Request =
Copy each line of the listing below exactly.

-- Start of Data extract --

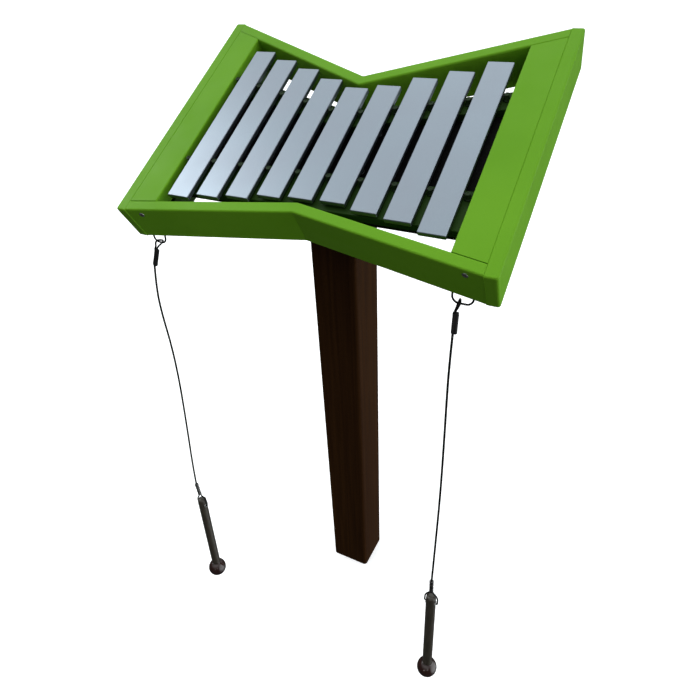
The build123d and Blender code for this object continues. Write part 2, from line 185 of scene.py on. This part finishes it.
def build_tether_lines(name, side):
    pieces = {}
    pieces["cable"] = spline_piece(name + "_tether_cable", side["route"], CABLE_D)
    pieces["top"] = spline_piece(name + "_cable_top_loop", top_loop_points(side), LOOP_D)
    pieces["bottom"] = spline_piece(name + "_cable_bottom_loop", bottom_loop_points(side), LOOP_D)
    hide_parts(name + "_cable")
    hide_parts(name + "_top_loop")
    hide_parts(name + "_bottom_loop")
    for piece in pieces.values():
        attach(piece, name + "_tether")
    return pieces


lines = {name: build_tether_lines(name, side) for name, side in TETHERS.items()}


# ---- modelling helpers ----
def only(piece):
    bpy.ops.object.select_all(action="DESELECT")
    piece.select_set(True)
    bpy.context.view_layer.objects.active = piece


def edit(piece):
    only(piece)
    bpy.ops.object.mode_set(mode="EDIT")


def done():
    bpy.ops.object.mode_set(mode="OBJECT")


def pick(piece, wanted):
    """Selects, in edit mode, the points for whose place wanted() is true."""
    bpy.ops.mesh.select_mode(type="VERT")
    bpy.ops.mesh.select_all(action="DESELECT")
    done()
    for point in piece.data.vertices:
        point.select = wanted(point.co)
    bpy.ops.object.mode_set(mode="EDIT")


def drawn_out(name, profile, sides, fill):
    """A circle drawn out from ring to ring along (radius, height) pairs; it stays in edit mode."""
    radius, height = profile[0]
    bpy.ops.object.select_all(action="DESELECT")
    bpy.ops.mesh.primitive_circle_add(
        vertices=sides, radius=radius, fill_type=fill, location=(0, 0, height))
    piece = bpy.context.object
    piece.name = name
    bpy.ops.object.transform_apply(location=True, rotation=True, scale=True)
    bpy.ops.object.mode_set(mode="EDIT")
    bpy.ops.mesh.select_all(action="SELECT")
    for next_radius, next_height in profile[1:]:
        bpy.ops.mesh.extrude_region_move(
            TRANSFORM_OT_translate={"value": (0, 0, next_height - height)})
        grow = next_radius / radius
        bpy.ops.transform.resize(value=(grow, grow, 1), center_override=(0, 0, next_height))
        radius, height = next_radius, next_height
    bpy.ops.mesh.select_all(action="SELECT")
    return piece


def turned(name, profile, sides):
    """A solid piece turned about Z."""
    piece = drawn_out(name, profile, sides, "NGON")
    bpy.ops.mesh.normals_make_consistent(inside=False)
    done()
    return piece


def ring_turned(name, profile, sides):
    """A turned piece with a hole: its outline closes on itself."""
    piece = drawn_out(name, profile + profile[:1], sides, "NOTHING")
    bpy.ops.mesh.remove_doubles(threshold=0.02 * MM)
    bpy.ops.mesh.normals_make_consistent(inside=False)
    done()
    return piece


def smooth(piece, angle):
    only(piece)
    bpy.ops.object.shade_smooth_by_angle(angle=math.radians(angle))


def apply_modifiers(piece):
    only(piece)
    for modifier in list(piece.modifiers):
        bpy.ops.object.modifier_apply(modifier=modifier.name)


def place(piece, matrix):
    """Moves a finished piece to its place, and leaves its object at the origin."""
    only(piece)
    piece.matrix_world = matrix @ piece.matrix_world
    bpy.ops.object.transform_apply(location=True, rotation=True, scale=True)


def copy_of(piece, name):
    copied = piece.copy()
    copied.data = piece.data.copy()
    copied.name = name
    bpy.context.scene.collection.objects.link(copied)
    return copied


def joined(pieces, name):
    bpy.ops.object.select_all(action="DESELECT")
    for piece in pieces:
        piece.select_set(True)
    bpy.context.view_layer.objects.active = pieces[0]
    bpy.ops.object.join()
    pieces[0].name = name
    return pieces[0]


def aimed(origin, direction, side=(1, 0, 0)):
    """A frame at a place whose Z runs along a direction, with X as near to side as it can be."""
    z = Vector(direction).normalized()
    y = z.cross(Vector(side)).normalized()
    x = y.cross(z)
    turn = Matrix((x, y, z)).transposed().to_4x4()
    return Matrix.Translation(origin) @ turn


def arc(centre_radius, centre_height, radius, start, end, steps):
    """Points of a round in a turned profile, between two angles in degrees."""
    points = []
    for step in range(steps + 1):
        angle = math.radians(start + (end - start) * step / steps)
        points.append((
            centre_radius + radius * math.cos(angle), centre_height + radius * math.sin(angle)))
    return points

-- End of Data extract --

Final result =
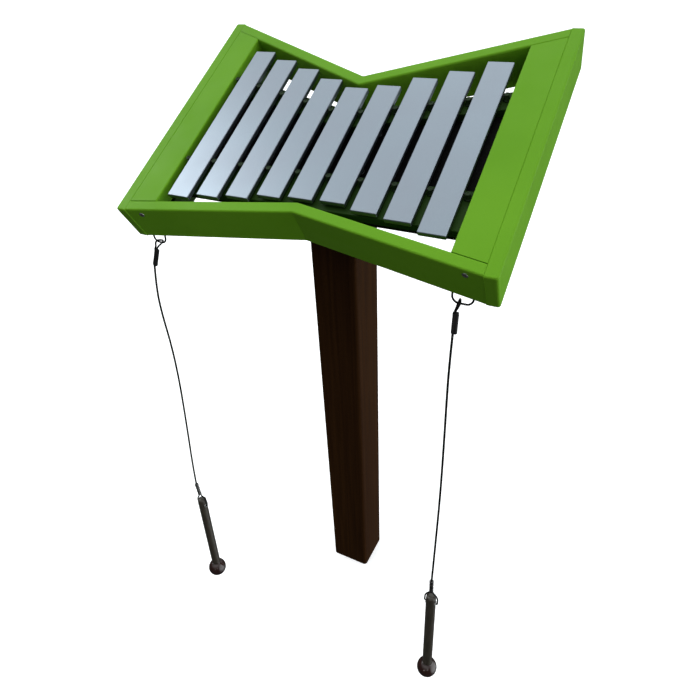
The build123d and Blender code for this object continues. Write part 2, from line 185 of scene.py on. This part finishes it.
def build_tether_lines(name, side):
    pieces = {}
    pieces["cable"] = spline_piece(name + "_tether_cable", side["route"], CABLE_D)
    pieces["top"] = spline_piece(name + "_cable_top_loop", top_loop_points(side), LOOP_D)
    pieces["bottom"] = spline_piece(name + "_cable_bottom_loop", bottom_loop_points(side), LOOP_D)
    hide_parts(name + "_cable")
    hide_parts(name + "_top_loop")
    hide_parts(name + "_bottom_loop")
    for piece in pieces.values():
        attach(piece, name + "_tether")
    return pieces


lines = {name: build_tether_lines(name, side) for name, side in TETHERS.items()}


# ---- modelling helpers ----
def only(piece):
    bpy.ops.object.select_all(action="DESELECT")
    piece.select_set(True)
    bpy.context.view_layer.objects.active = piece


def edit(piece):
    only(piece)
    bpy.ops.object.mode_set(mode="EDIT")


def done():
    bpy.ops.object.mode_set(mode="OBJECT")


def pick(piece, wanted):
    """Selects, in edit mode, the points for whose place wanted() is true."""
    bpy.ops.mesh.select_mode(type="VERT")
    bpy.ops.mesh.select_all(action="DESELECT")
    done()
    for point in piece.data.vertices:
        point.select = wanted(point.co)
    bpy.ops.object.mode_set(mode="EDIT")


def drawn_out(name, profile, sides, fill):
    """A circle drawn out from ring to ring along (radius, height) pairs; it stays in edit mode."""
    radius, height = profile[0]
    bpy.ops.object.select_all(action="DESELECT")
    bpy.ops.mesh.primitive_circle_add(
        vertices=sides, radius=radius, fill_type=fill, location=(0, 0, height))
    piece = bpy.context.object
    piece.name = name
    bpy.ops.object.transform_apply(location=True, rotation=True, scale=True)
    bpy.ops.object.mode_set(mode="EDIT")
    bpy.ops.mesh.select_all(action="SELECT")
    for next_radius, next_height in profile[1:]:
        bpy.ops.mesh.extrude_region_move(
            TRANSFORM_OT_translate={"value": (0, 0, next_height - height)})
        grow = next_radius / radius
        bpy.ops.transform.resize(value=(grow, grow, 1), center_override=(0, 0, next_height))
        radius, height = next_radius, next_height
    bpy.ops.mesh.select_all(action="SELECT")
    return piece


def turned(name, profile, sides):
    """A solid piece turned about Z."""
    piece = drawn_out(name, profile, sides, "NGON")
    bpy.ops.mesh.normals_make_consistent(inside=False)
    done()
    return piece


def ring_turned(name, profile, sides):
    """A turned piece with a hole: its outline closes on itself."""
    piece = drawn_out(name, profile + profile[:1], sides, "NOTHING")
    bpy.ops.mesh.remove_doubles(threshold=0.02 * MM)
    bpy.ops.mesh.normals_make_consistent(inside=False)
    done()
    return piece


def smooth(piece, angle):
    only(piece)
    bpy.ops.object.shade_smooth_by_angle(angle=math.radians(angle))


def apply_modifiers(piece):
    only(piece)
    for modifier in list(piece.modifiers):
        bpy.ops.object.modifier_apply(modifier=modifier.name)


def place(piece, matrix):
    """Moves a finished piece to its place, and leaves its object at the origin."""
    only(piece)
    piece.matrix_world = matrix @ piece.matrix_world
    bpy.ops.object.transform_apply(location=True, rotation=True, scale=True)


def copy_of(piece, name):
    copied = piece.copy()
    copied.data = piece.data.copy()
    copied.name = name
    bpy.context.scene.collection.objects.link(copied)
    return copied


def joined(pieces, name):
    bpy.ops.object.select_all(action="DESELECT")
    for piece in pieces:
        piece.select_set(True)
    bpy.context.view_layer.objects.active = pieces[0]
    bpy.ops.object.join()
    pieces[0].name = name
    return pieces[0]


def aimed(origin, direction, side=(1, 0, 0)):
    """A frame at a place whose Z runs along a direction, with X as near to side as it can be."""
    z = Vector(direction).normalized()
    y = z.cross(Vector(side)).normalized()
    x = y.cross(z)
    turn = Matrix((x, y, z)).transposed().to_4x4()
    return Matrix.Translation(origin) @ turn


def arc(centre_radius, centre_height, radius, start, end, steps):
    """Points of a round in a turned profile, between two angles in degrees."""
    points = []
    for step in range(steps + 1):
        angle = math.radians(start + (end - start) * step / steps)
        points.append((
            centre_radius + radius * math.cos(angle), centre_height + radius * math.sin(angle)))
    return points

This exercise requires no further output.